Our first experience checking out Wicked's live performance skills
came on Thursday, January 6, when the frigid, snowy winds and slippery
roads might have kept the faint-hearted huddled safely inside their
homes.
The weather apparently didn't discourage dancers, drinkers, and
drinkin' dancers much though, as the G-spot's main room was stuffed
by the time the DJ set his junk in motion somewhere around 11:30
pm.
Picking up where a tight warm-up mixing sesh by Portland compatriot/undy
and oldie hip-hop aficionado/traveling companion DJ Sun left off,
DJ Wicked laid into the crowd with a taste of his stage name-worthy
scratching skills early on.
About as quickly,
the stone-faced, b-boy styled DJ began to reveal his proclivity
for
spinning diverse styles of mostly-popular music,
following up some buttery R&B goodness with a handful of Latin
dancemakers.
Soon enough,
Wicked's well-educated hip-hop side began to glimmer in the candlelight
and projected visual stimuli, rolling in smoothly
with Lyrics Born and The Poets of Rhythm's soulful "I Changed
My Mind." In the same underground and/or conscious rap vein,
Beastie Boys tracks old and new were to follow, as well as Eric
B & Rakim, the Pharcyde, and other, unidentified perpetrators--from
the golden days through ot-4.
Of course, Wicked--being of verifiably schizophrenic musical mind--interspersed
the preceding with all the broad tactical range the rest of his
four crates o'vinyl had to offer, throwing in current top-40 dancefloor
hits, way-back hip-hop, '80s and '90s embarrassments and jewels
a la his recent long-playing mix, got milf?, and so on--a bit of
the ol' Snoop to-the-D-o-double-gizzle here, a pinch of Dee-Lite
there...all kept the heads and tails a bobbin'.
Standouts amid
the diabolical mixing genius included the "Billy
Jean" (Michael Jackson)/ "Milkshake" (Kelis) hybrid
that figures on got milf? (and must be one of the grooves of the
decade so far), as well as a fine woody-beat-laden "Brass
Monkey." The latter led into a vibraty trancelike state studded
with jaw-dropping, lightning quick scratching, followed by a spectacularly
effective use of the intro riff to Van Halen's "Jump."

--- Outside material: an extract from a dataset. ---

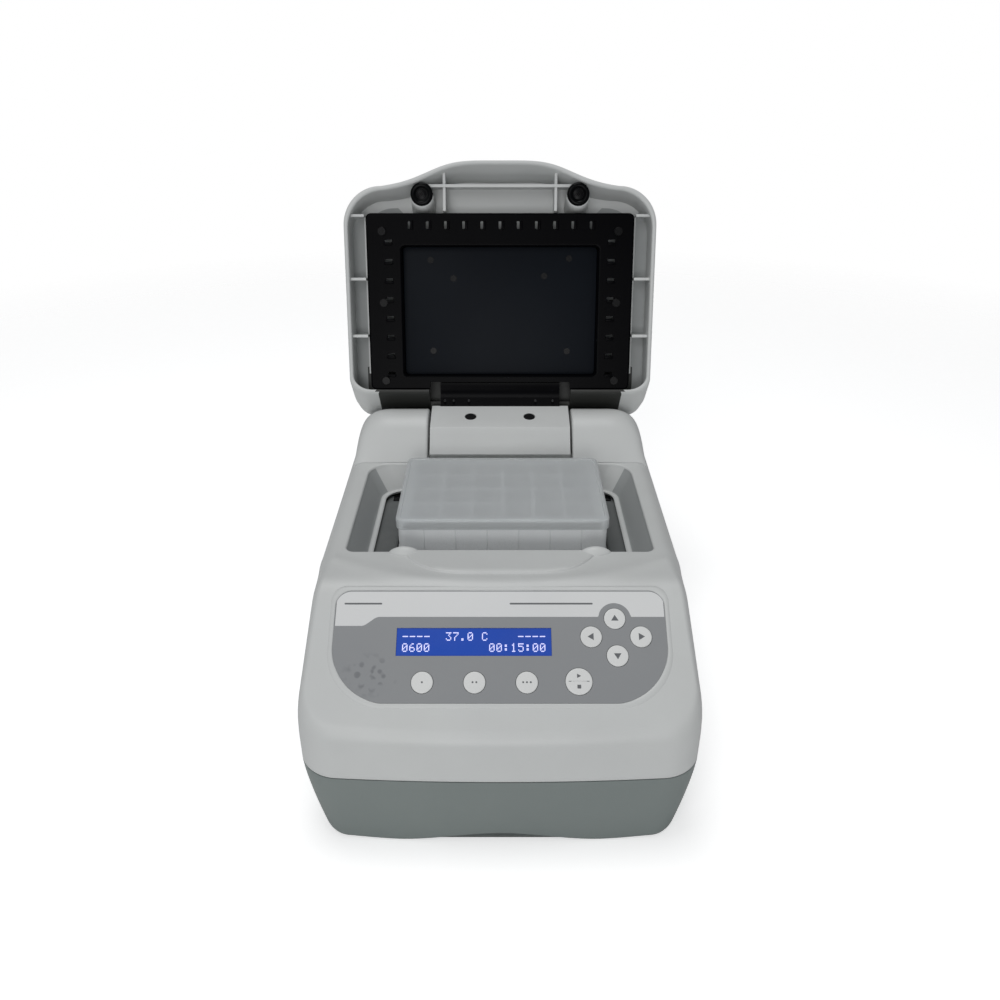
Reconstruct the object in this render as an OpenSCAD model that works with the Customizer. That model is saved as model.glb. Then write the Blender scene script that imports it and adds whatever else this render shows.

Wicked's turntable skills certainly weren't diluted in his lengthy
solo set, despite the absence of his usual accompanist at the Grove,
DJ Wels--the other half of the Style Molesters. Rhythmically perfect
scratching, beat juggling, and several other manners of record-as-instrument
antics--besides just plain mind-bogglingly quick and seamless mixing--figured
prominently, and more than lived up to the promise of Wicked's
recent mix CDs (available at a downtown Bend record store or two
near you).
Wicked and Wels will return to the Grove in their four-turntable
format February 10, once Wels' broken thumb is healed.